Tuesday, February 7, 2006
Kaimipono Wegner has an interesting post over at Concurring Opinions entitled "Teaching Disturbing Law" concerning how to properly teach difficult sexual harassment cases in the law school setting.
He relates how the issue came to his attention this way:
A friend of mine who is a relatively new professor is teaching some material that includes cases relating to sexual harrassment law. She is mulling over how best to present the material, and she asked me:
I was just reading again over some of the cases assigned to the students. One of the cases in particular reports graphic and disturbing acts (gang rapes, etc.) and language (repeated use of the word "fuck") as part of the factual summary and the discussion of the issues. It occurred to me that I might warn the students about the potentially offensive language and graphic description of sexual acts. What do you think? Should I say anything?
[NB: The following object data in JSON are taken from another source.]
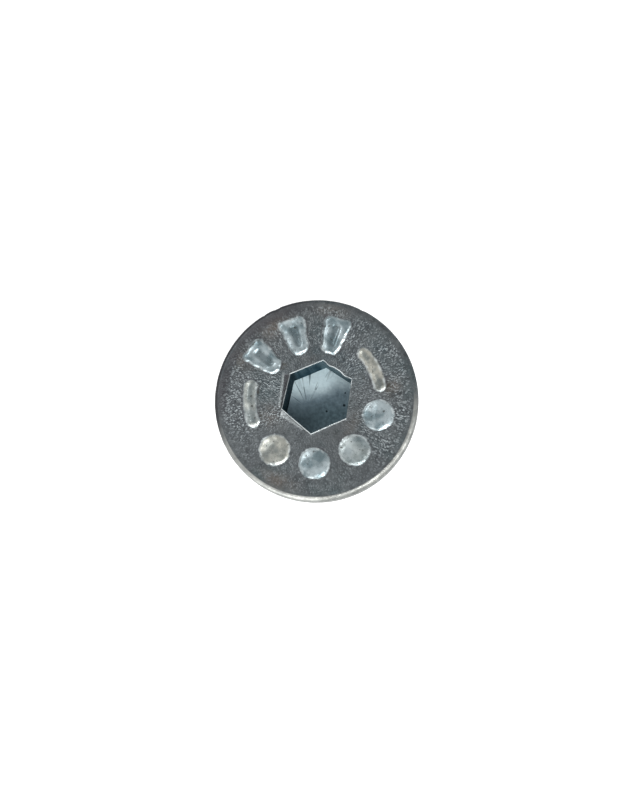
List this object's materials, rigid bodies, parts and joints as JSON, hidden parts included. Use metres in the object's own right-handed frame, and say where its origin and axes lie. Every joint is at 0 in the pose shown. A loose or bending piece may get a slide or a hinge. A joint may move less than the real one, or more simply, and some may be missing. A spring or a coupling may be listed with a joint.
{
  "type": "countersunk socket screw",
  "caption": "Flat countersunk head screw with hexagon socket, raised marks on the head face and a fully threaded metric shank, standing on its thread end.",
  "frame": {"origin": "centre of the flat thread end, which the screw stands on", "axes": "+Z up the screw's axis, out of the head face; +X to the right and +Y up, as someone looking down on the head face sees it"},
  "size_m": [0.0154, 0.0154, 0.0162],
  "materials": {
    "zinc_plated_steel": "zinc-plated forged steel: grainy dark head face, brighter land, thread and marks"
  },
  "bodies": {
    "root": {"screw": "zinc_plated_steel"}
  },
  "joints": []
}
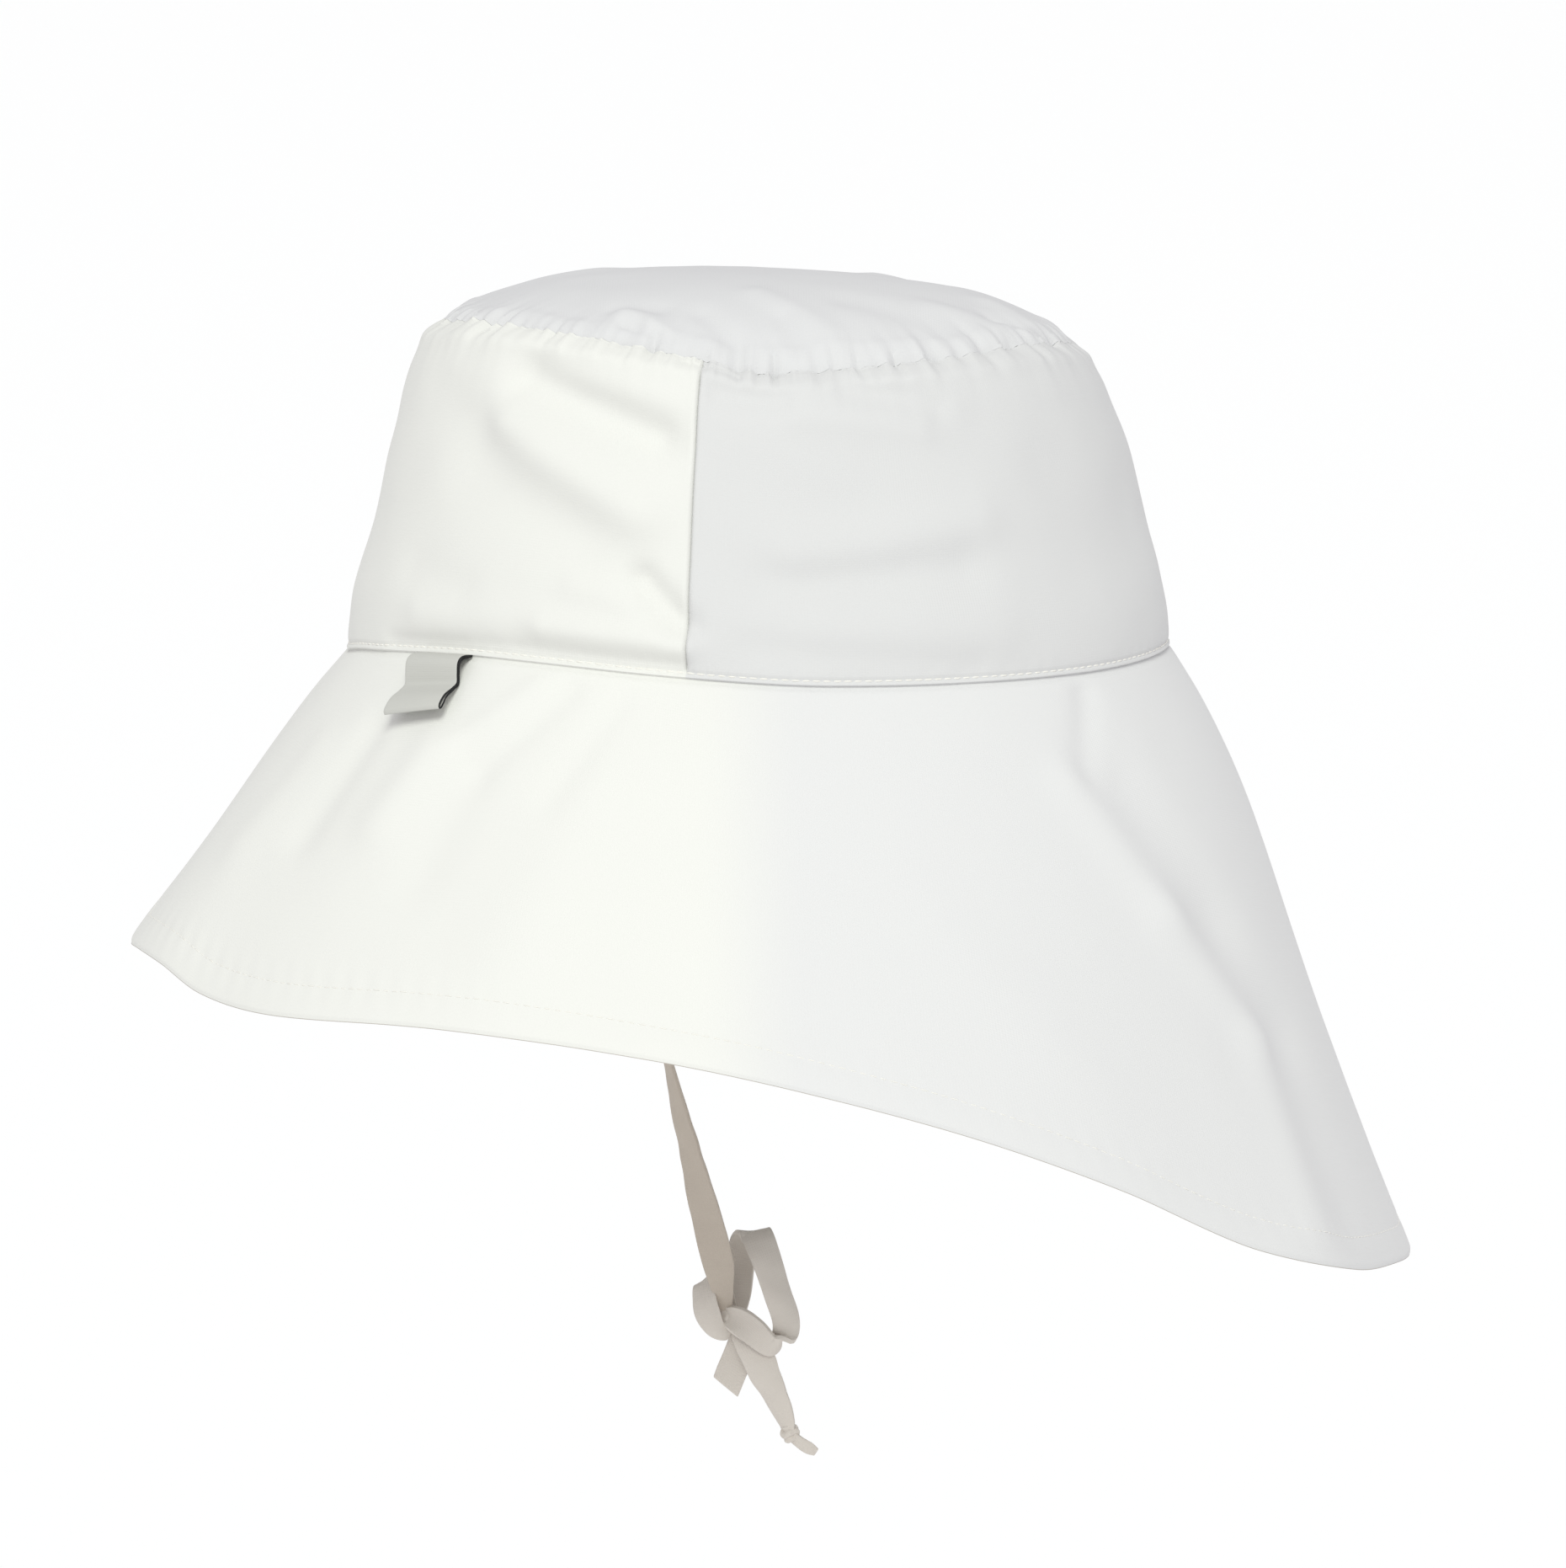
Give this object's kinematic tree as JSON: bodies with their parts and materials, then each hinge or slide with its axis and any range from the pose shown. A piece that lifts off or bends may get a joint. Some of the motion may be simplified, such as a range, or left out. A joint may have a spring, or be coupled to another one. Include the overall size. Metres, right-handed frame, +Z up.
{
  "type": "flap sun hat",
  "caption": "Baby's cotton sun hat with a domed bucket crown, a wide brim that runs down into a neck flap, a side tag and chin ties in a bow.",
  "frame": {"origin": "the middle of the head opening, in the plane of the seam between crown and brim, where the hat sits on a head", "axes": "+Z up out of the crown, -Y towards the front of the brim, +Y towards the neck flap, +X towards the wearer's left"},
  "size_m": [0.216, 0.2562, 0.2389],
  "materials": {
    "tip_cloth": "matte off-white cotton poplin",
    "front_panel_cloth": "matte off-white cotton poplin",
    "back_panel_cloth": "matte off-white cotton poplin",
    "brim_cloth": "matte off-white cotton poplin, two layers",
    "tag_cloth": "matte pale grey woven ribbon",
    "tie_cloth": "matte off-white cotton strip"
  },
  "bodies": {
    "root": {"crown_tip": "tip_cloth", "crown_front_panel": "front_panel_cloth", "crown_back_panel": "back_panel_cloth", "brim_neck_flap": "brim_cloth", "side_tag": "tag_cloth", "chin_tie_left": "tie_cloth", "chin_tie_right": "tie_cloth", "bow_knot": "tie_cloth", "bow_loop_large": "tie_cloth", "bow_loop_small": "tie_cloth", "tie_end_short": "tie_cloth", "tie_end_long": "tie_cloth"}
  },
  "joints": []
}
Kaimi's considers the pros and cons of different approaches and concludes:
On the one hand, perhaps the sensitive students would appreciate a warning. On the other hand, for many students, highlighting the issue could have the opposite effect, drawing more attention to lurid details than they deserve. I told her that in my opinion, I would lean towards a short warning myself (given the potential concerns of the more sensitive students), but that I thought she would also be fine if she didn't warn, as long as she treated the material carefully.
I figure as a number of us teach sexual harassment law on a yearly basis, we would be in a unique position to lend advice to Kaimi and his friend on how to deal with this issue of pedagogy. He, as well as I, would like to get some input from experienced professors (as well as students) on how they would approach these difficult sexual harassment cases.